**Object modeling scripts**
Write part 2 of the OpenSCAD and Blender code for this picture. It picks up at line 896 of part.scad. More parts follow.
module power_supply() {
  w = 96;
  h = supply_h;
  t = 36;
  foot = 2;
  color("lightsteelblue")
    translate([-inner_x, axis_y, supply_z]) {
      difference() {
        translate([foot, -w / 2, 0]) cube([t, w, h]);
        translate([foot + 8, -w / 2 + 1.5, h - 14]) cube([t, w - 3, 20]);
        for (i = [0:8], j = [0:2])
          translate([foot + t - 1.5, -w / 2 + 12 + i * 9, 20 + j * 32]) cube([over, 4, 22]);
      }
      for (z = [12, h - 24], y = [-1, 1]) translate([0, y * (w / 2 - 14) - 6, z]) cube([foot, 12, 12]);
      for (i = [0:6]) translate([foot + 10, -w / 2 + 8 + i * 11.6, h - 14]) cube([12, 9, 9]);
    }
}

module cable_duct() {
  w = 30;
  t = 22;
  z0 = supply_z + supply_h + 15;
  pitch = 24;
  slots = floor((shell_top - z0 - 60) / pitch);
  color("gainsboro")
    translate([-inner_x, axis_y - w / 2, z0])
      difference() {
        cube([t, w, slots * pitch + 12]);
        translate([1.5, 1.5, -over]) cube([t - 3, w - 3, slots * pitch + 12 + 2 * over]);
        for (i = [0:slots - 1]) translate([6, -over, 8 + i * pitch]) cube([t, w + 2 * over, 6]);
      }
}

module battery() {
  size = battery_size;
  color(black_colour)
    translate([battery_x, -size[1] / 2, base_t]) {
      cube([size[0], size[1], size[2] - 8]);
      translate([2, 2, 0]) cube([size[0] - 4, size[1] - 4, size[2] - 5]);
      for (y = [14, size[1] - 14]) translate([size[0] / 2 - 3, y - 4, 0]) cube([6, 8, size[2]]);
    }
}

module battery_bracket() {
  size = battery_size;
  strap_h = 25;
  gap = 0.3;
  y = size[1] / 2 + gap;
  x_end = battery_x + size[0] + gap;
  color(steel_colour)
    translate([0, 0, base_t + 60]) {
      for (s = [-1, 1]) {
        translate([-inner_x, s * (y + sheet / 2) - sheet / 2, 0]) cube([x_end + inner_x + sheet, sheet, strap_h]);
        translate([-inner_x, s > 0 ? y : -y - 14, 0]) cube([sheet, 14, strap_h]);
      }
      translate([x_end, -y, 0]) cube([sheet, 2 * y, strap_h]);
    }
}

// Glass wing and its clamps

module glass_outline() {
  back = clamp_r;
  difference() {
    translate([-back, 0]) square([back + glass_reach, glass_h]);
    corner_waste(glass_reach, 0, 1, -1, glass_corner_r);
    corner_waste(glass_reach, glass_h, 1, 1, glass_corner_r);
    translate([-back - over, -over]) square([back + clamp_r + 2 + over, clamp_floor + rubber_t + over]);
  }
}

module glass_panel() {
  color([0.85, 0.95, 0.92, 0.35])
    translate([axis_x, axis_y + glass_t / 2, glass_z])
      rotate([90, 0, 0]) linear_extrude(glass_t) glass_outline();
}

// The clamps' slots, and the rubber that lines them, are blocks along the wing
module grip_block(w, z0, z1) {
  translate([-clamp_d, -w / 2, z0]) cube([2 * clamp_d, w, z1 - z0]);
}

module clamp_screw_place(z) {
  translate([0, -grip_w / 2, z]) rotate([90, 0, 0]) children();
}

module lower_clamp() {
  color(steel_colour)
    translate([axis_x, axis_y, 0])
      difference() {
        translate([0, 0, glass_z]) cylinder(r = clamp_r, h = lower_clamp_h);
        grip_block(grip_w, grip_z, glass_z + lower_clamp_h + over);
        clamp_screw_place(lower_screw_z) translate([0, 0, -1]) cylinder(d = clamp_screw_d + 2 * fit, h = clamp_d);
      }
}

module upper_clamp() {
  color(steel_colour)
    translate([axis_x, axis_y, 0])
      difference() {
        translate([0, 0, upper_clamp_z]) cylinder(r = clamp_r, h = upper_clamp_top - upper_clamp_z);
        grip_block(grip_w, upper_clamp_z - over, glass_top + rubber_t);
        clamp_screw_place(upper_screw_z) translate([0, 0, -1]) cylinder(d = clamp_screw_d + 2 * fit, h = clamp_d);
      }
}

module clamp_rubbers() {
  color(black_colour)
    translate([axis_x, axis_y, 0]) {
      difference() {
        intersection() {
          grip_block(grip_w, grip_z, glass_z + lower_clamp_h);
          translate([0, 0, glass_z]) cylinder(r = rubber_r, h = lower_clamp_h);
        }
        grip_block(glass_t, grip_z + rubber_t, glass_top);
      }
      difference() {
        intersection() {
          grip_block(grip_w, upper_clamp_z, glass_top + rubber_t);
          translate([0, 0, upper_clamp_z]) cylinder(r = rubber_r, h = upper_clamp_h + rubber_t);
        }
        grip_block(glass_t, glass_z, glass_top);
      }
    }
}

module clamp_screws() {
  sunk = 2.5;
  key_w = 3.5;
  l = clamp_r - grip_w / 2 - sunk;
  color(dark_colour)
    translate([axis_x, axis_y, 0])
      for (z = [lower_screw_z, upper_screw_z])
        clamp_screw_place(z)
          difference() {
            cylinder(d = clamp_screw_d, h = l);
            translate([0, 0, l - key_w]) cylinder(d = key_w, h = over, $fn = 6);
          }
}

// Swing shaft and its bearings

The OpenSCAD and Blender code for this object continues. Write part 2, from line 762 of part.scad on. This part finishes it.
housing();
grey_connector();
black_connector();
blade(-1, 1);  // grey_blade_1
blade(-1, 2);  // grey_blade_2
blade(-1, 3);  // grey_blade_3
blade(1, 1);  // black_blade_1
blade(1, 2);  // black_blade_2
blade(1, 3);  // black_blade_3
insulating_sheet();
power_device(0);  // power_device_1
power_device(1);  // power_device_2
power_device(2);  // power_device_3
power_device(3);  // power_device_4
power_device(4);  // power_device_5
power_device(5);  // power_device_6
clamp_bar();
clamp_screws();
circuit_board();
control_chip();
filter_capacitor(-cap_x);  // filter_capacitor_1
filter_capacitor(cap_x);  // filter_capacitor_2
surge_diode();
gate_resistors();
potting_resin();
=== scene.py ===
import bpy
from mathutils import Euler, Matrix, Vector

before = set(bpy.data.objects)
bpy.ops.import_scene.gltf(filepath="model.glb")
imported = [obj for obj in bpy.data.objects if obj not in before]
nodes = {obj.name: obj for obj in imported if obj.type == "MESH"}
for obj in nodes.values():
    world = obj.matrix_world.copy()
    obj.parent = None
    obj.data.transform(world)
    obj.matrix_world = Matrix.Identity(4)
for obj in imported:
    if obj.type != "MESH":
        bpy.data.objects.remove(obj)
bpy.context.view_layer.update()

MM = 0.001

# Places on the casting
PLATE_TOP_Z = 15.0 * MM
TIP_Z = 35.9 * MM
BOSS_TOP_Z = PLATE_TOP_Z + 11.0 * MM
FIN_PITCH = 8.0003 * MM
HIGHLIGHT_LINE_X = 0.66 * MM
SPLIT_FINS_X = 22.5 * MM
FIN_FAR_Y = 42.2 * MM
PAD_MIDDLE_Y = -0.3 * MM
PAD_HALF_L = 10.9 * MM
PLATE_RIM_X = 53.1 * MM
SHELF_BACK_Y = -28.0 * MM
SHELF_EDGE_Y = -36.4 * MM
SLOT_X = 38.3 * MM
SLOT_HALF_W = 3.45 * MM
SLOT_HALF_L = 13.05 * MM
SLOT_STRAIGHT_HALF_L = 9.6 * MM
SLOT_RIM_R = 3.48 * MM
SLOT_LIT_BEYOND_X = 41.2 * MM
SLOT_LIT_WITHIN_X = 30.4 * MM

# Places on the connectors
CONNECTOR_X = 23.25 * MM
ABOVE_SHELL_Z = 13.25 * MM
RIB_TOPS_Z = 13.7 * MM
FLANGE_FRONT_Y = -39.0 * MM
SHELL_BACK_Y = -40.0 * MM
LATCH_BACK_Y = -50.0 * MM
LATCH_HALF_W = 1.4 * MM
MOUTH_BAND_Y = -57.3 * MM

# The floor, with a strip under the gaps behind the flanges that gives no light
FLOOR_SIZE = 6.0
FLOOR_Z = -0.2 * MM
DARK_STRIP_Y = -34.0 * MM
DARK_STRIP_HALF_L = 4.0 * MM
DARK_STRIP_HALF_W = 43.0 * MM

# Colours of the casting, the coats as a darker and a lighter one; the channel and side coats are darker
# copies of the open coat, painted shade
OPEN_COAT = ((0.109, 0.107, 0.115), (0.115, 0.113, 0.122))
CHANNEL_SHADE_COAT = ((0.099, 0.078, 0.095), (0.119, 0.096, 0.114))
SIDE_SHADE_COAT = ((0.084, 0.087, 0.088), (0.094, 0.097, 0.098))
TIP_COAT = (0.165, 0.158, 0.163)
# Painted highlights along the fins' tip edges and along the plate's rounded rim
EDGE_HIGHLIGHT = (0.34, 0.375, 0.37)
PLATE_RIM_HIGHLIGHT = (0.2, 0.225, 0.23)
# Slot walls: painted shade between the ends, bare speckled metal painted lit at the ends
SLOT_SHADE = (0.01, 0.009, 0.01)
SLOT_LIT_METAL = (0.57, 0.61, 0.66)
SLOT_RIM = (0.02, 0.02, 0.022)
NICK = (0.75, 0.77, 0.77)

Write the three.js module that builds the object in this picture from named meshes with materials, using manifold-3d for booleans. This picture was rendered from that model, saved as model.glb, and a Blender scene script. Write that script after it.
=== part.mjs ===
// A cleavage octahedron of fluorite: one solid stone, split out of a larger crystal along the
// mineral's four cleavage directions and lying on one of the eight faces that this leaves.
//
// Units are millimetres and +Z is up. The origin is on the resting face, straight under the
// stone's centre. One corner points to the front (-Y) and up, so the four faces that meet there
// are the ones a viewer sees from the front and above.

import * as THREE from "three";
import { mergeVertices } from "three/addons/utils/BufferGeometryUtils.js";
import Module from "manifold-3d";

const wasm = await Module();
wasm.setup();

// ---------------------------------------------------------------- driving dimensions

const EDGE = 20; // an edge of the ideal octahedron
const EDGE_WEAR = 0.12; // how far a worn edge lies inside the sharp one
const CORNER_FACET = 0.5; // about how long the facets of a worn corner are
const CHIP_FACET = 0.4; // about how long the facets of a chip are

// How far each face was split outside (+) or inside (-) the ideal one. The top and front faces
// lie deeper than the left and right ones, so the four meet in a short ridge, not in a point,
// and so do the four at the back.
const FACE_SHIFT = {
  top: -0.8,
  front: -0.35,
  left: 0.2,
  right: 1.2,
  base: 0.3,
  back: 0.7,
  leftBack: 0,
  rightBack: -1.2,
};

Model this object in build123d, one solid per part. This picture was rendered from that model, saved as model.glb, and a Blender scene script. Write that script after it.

**WORK REQUIRED**
Reproduce the lines exactly, from the line that contains "obj.data.transform(world)" through the line that contains "SLOT_LIT_WITHIN_X = 30.4 * MM", and nothing more.

**WRITTEN SOLUTION**
    obj.data.transform(world)
    obj.matrix_world = Matrix.Identity(4)
for obj in imported:
    if obj.type != "MESH":
        bpy.data.objects.remove(obj)
bpy.context.view_layer.update()

MM = 0.001

# Places on the casting
PLATE_TOP_Z = 15.0 * MM
TIP_Z = 35.9 * MM
BOSS_TOP_Z = PLATE_TOP_Z + 11.0 * MM
FIN_PITCH = 8.0003 * MM
HIGHLIGHT_LINE_X = 0.66 * MM
SPLIT_FINS_X = 22.5 * MM
FIN_FAR_Y = 42.2 * MM
PAD_MIDDLE_Y = -0.3 * MM
PAD_HALF_L = 10.9 * MM
PLATE_RIM_X = 53.1 * MM
SHELF_BACK_Y = -28.0 * MM
SHELF_EDGE_Y = -36.4 * MM
SLOT_X = 38.3 * MM
SLOT_HALF_W = 3.45 * MM
SLOT_HALF_L = 13.05 * MM
SLOT_STRAIGHT_HALF_L = 9.6 * MM
SLOT_RIM_R = 3.48 * MM
SLOT_LIT_BEYOND_X = 41.2 * MM
SLOT_LIT_WITHIN_X = 30.4 * MM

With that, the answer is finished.